1. Tell me one thing, i have heard that power system frequency is unified and same everywhere. but is it really the same at the terminals of all generators output when we consider them present in a single area? Suppose my area consists of one hydro and 3 steam units, will the energy be sensed same everywhere at a particular time of load pick up?

Also,i know areas are determined by coherent behavoiur of its residing units, i.e., the units behave similarly to a step load. in that respect would it be practical to consider the hydro unit as one area and the 3 steam units on separate area?

2.Dynamic response is the period (30-40 seconds) when governor acts after the inertial response (2-10 secs phase determined by rotating masses kinetic energy + frequency sensitive loads damping coefficient).

You are telling that speed setpoint of all droop governors are to be changed after the end of this dynamic response period. but i wonder whether the isochronous unit has already brought back the frequency to its setpoint ->50 Hz fully, within the end of this dynamic response period?

Now, I STATE MY DIFFERENT UNDERSTANDING ON TWO SEPARATE PARAS .PLZ LOOK AT THEM INDEPENDANT OF THE OTHER ONE 2A AND 2B.

2a. IF SO, i.e., the iso already does its job at the end of dynamic response phase, the droop units will see that frequency returns to its old value. and therefore it will fully release whatever load it has previously taken out of frequency deviation at the end of this dynamic period, as the frequency deviation due to iso unit is now zero. Now the steady state mode begins and now operator changes droop setpoints either manually or as per some auto load control program so that the droop units can again increase their generation (it has previously increased). and thus relieve the iso unit, which now again decrease its load to offset over frequency on account of change in droop setpoints.

Is that how our power system operates? here the droop units are increasing generation due to sensing negative speed deviation. then decreasing generation due to zero speed deviation, and then again increasing generation as the speed setpoint increase (so again a negative error). So the droop units are doing the same job for twice-thrice the time.

Won't it be easier if we control droop units' speed setpoints automatically within the dynamic response period (assuming the ramping rates of droop units are comparable) before the iso units finish its job of regulating frequency? so that the iso unit on account of its quick (P+I) action gives a much larger share to the step load increase, but simultaneously the droop units also gives a lesser share to this load relatively slow as compared to iso unit.
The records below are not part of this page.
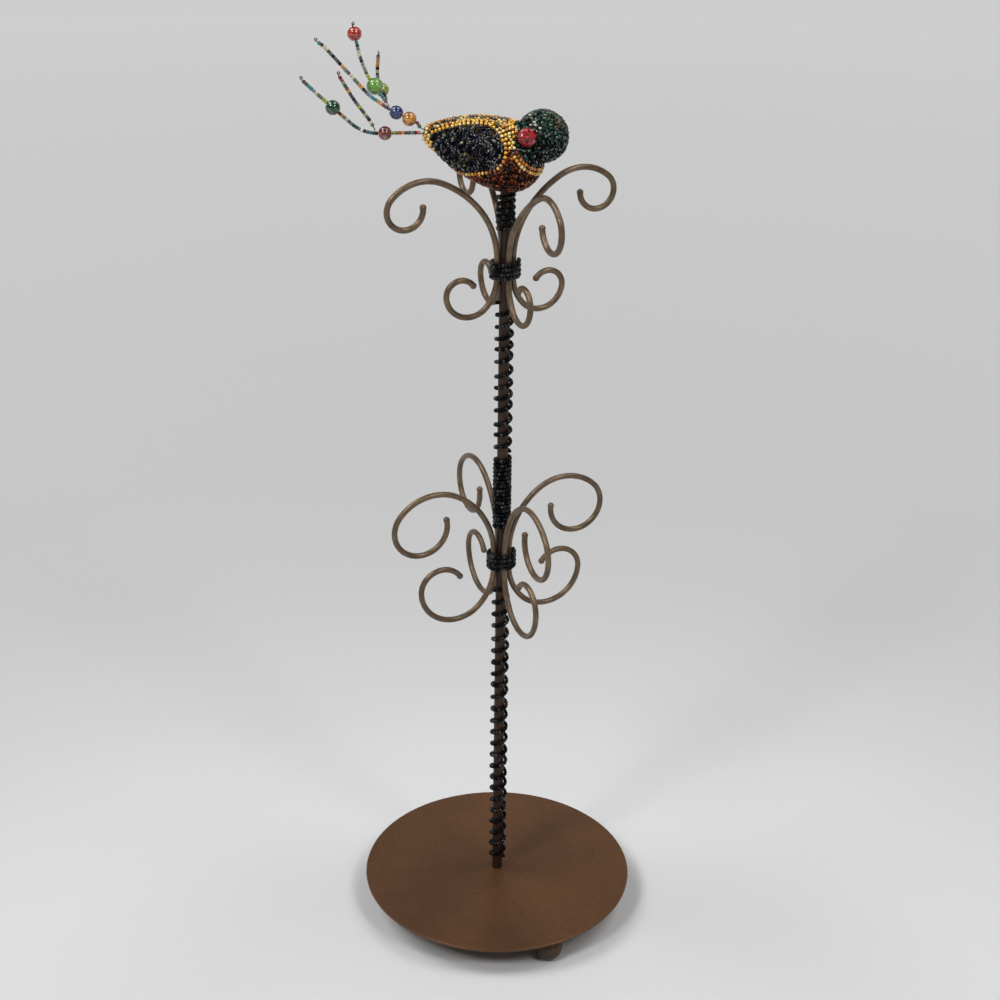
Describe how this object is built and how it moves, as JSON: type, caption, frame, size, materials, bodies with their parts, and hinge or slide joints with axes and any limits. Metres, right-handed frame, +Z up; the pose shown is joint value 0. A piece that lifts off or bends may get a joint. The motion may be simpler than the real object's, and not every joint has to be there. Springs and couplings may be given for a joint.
{
  "type": "jewellery stand",
  "caption": "Free-standing jewellery stand: a round foot plate, a bead-wound post with tiers of scroll hooks, and a beaded bird with a fanned tail on top.",
  "frame": {"origin": "on the post's axis, in the plane that the feet rest on", "axes": "+Z up along the post; hooks point along +X, +Y, -X and -Y; the bird's breast points 24 degrees from +X towards -Y and its tail the other way"},
  "size_m": [0.1667, 0.15, 0.4904],
  "materials": {
    "plate_bronze": "satin antique-bronze lacquer",
    "foot_bronze": "satin antique-bronze lacquer",
    "post_bronze": "satin dark bronze lacquer",
    "wire_bronze": "satin antique-bronze lacquer, bright on the bends",
    "zinc": "zinc-plated",
    "bird_core": "plain cast resin, hidden",
    "string_beads": "opaque dark seed beads, glossy",
    "green_beads": "dark green seed beads, glossy",
    "navy_bugle_beads": "dark blue and purple bugle beads, glossy",
    "gold_beads": "silver-lined gold seed beads, glossy",
    "copper_gold_beads": "silver-lined copper and gold seed beads, glossy",
    "copper_beads": "copper-red seed beads, glossy",
    "olive_beads": "olive seed beads, glossy",
    "red_glass": "cut red glass, glossy",
    "black_glass": "black glass, glossy",
    "tail_wire": "drawn wire",
    "mixed_seed_beads": "seed beads of mixed colours, glossy",
    "red_brown_glass": "streaked red-brown glass",
    "dark_green_glass": "streaked dark green glass",
    "amber_glass": "streaked amber glass",
    "blue_glass": "streaked blue glass",
    "light_green_glass": "streaked light green glass",
    "red_glass_bead": "streaked red glass",
    "yellow_green_glass": "streaked yellow-green glass"
  },
  "bodies": {
    "stand": {"base_plate": "plate_bronze", "post": "post_bronze", "post_washer": "zinc", "post_nut": "zinc", "bird_body": "bird_core", "bird_head": "bird_core", "beak": "red_glass", "eye_left": "black_glass", "eye_right": "black_glass", "tail_root_beads": "gold_beads", "wing_trim_right": "gold_beads", "wing_trim_left": "gold_beads", "neck_beads": "gold_beads", "bib_trim": "copper_gold_beads", "hood_beads": "green_beads", "wing_beads_right": "navy_bugle_beads", "wing_beads_left": "navy_bugle_beads", "back_beads": "olive_beads", "belly_beads": "copper_beads", "foot_front": "foot_bronze", "foot_right": "foot_bronze", "foot_left": "foot_bronze", "hook_upper_right": "wire_bronze", "hook_upper_back": "wire_bronze", "hook_upper_left": "wire_bronze", "hook_upper_front": "wire_bronze", "hook_lower_right": "wire_bronze", "hook_lower_back": "wire_bronze", "hook_lower_left": "wire_bronze", "hook_lower_front": "wire_bronze", "winding_top": "string_beads", "winding_middle": "string_beads", "winding_close": "string_beads", "winding_bottom": "string_beads", "binding_upper": "string_beads", "binding_lower": "string_beads", "tail_wire_low": "tail_wire", "tail_seeds_low": "mixed_seed_beads", "tail_wire_low_branch": "tail_wire", "tail_seeds_low_branch": "mixed_seed_beads", "tail_wire_high": "tail_wire", "tail_seeds_high": "mixed_seed_beads", "tail_wire_high_branch": "tail_wire", "tail_seeds_high_branch": "mixed_seed_beads", "tail_wire_top_branch": "tail_wire", "tail_seeds_top_branch": "mixed_seed_beads"},
    "red_brown_bead": {"glass_bead_red_brown": "red_brown_glass"},
    "dark_green_bead": {"glass_bead_dark_green": "dark_green_glass"},
    "amber_bead": {"glass_bead_amber": "amber_glass"},
    "blue_bead": {"glass_bead_blue": "blue_glass"},
    "light_green_bead": {"glass_bead_light_green": "light_green_glass"},
    "red_bead": {"glass_bead_red": "red_glass_bead"},
    "yellow_green_bead": {"glass_bead_yellow_green": "yellow_green_glass"}
  },
  "joints": [
    {"name": "red_brown_turn", "type": "hinge", "parent": "stand", "child": "red_brown_bead", "pos_m": [-0.05381, 0.02151, 0.44058], "axis": [-0.9563, 0.2924, 0], "continuous": true},
    {"name": "dark_green_turn", "type": "hinge", "parent": "stand", "child": "dark_green_bead", "pos_m": [-0.07709, 0.02863, 0.45309], "axis": [-0.7107, 0.2173, 0.6691], "continuous": true},
    {"name": "amber_turn", "type": "hinge", "parent": "stand", "child": "amber_bead", "pos_m": [-0.04249, 0.01866, 0.44714], "axis": [-0.8337, 0.3369, 0.4375], "continuous": true},
    {"name": "blue_turn", "type": "hinge", "parent": "stand", "child": "blue_bead", "pos_m": [-0.04816, 0.02095, 0.45011], "axis": [-0.8337, 0.3369, 0.4375], "continuous": true},
    {"name": "light_green_turn", "type": "hinge", "parent": "stand", "child": "light_green_bead", "pos_m": [-0.05582, 0.02893, 0.46146], "axis": [-0.4284, 0.5106, 0.7455], "continuous": true},
    {"name": "red_turn", "type": "hinge", "parent": "stand", "child": "red_bead", "pos_m": [-0.06268, 0.0371, 0.48495], "axis": [-0.162, 0.1931, 0.9677], "continuous": true},
    {"name": "yellow_green_turn", "type": "hinge", "parent": "stand", "child": "yellow_green_bead", "pos_m": [-0.05056, 0.03392, 0.4584], "axis": [0.0633, 0.9048, 0.421], "continuous": true}
  ]
}
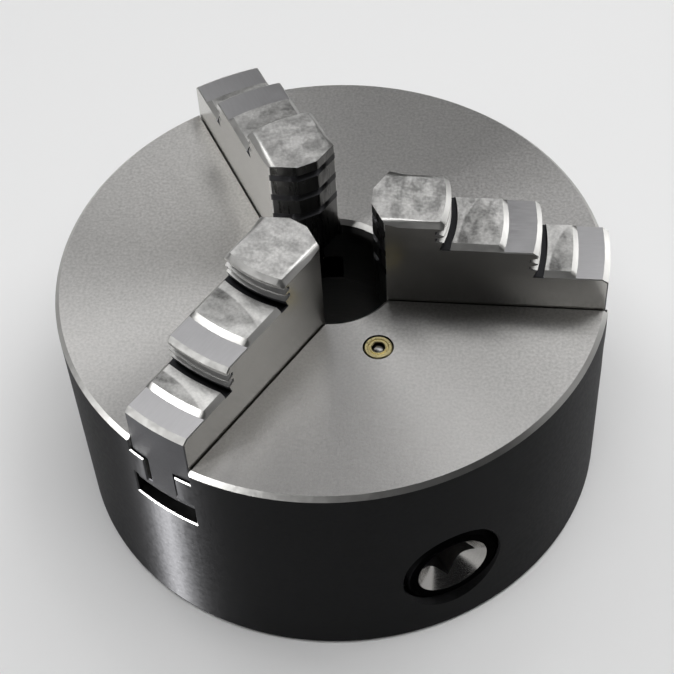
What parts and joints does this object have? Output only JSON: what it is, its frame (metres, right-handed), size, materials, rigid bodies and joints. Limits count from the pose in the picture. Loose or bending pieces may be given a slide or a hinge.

2b. If NOT SO, i.e., THE ISO UNIT DOESN'T FULLY REGULATE THE FREQUENCY AT THE END OF THIS DYNAMIC RESPONSE. so its integral control is still not finished acting. so now still some frequency deviation remains. and the droop units hold on to its last increased value during dynamic primary governor response and ryt at this moment, the speed setpoint of droop units are changed. So beginning from this moment the iso and droop units are again parallelly acting to regulate the already improved but slightly deviated frequency, back to its scheduled 50 HZ value. and after the order of 2-3 minutes (depending on the step load increase), the frequency returns back to 50hz. and we conclude that droop control + their setpoint changing in one hand and an isochronous unit on the other hand does the same job. but while iso unit is faster (large integral gain), it takes a larger share of step load, and since the integral gain associated with auto setpoint control of droop units is lesser or it is manual change, they take lesser percentage of the step load.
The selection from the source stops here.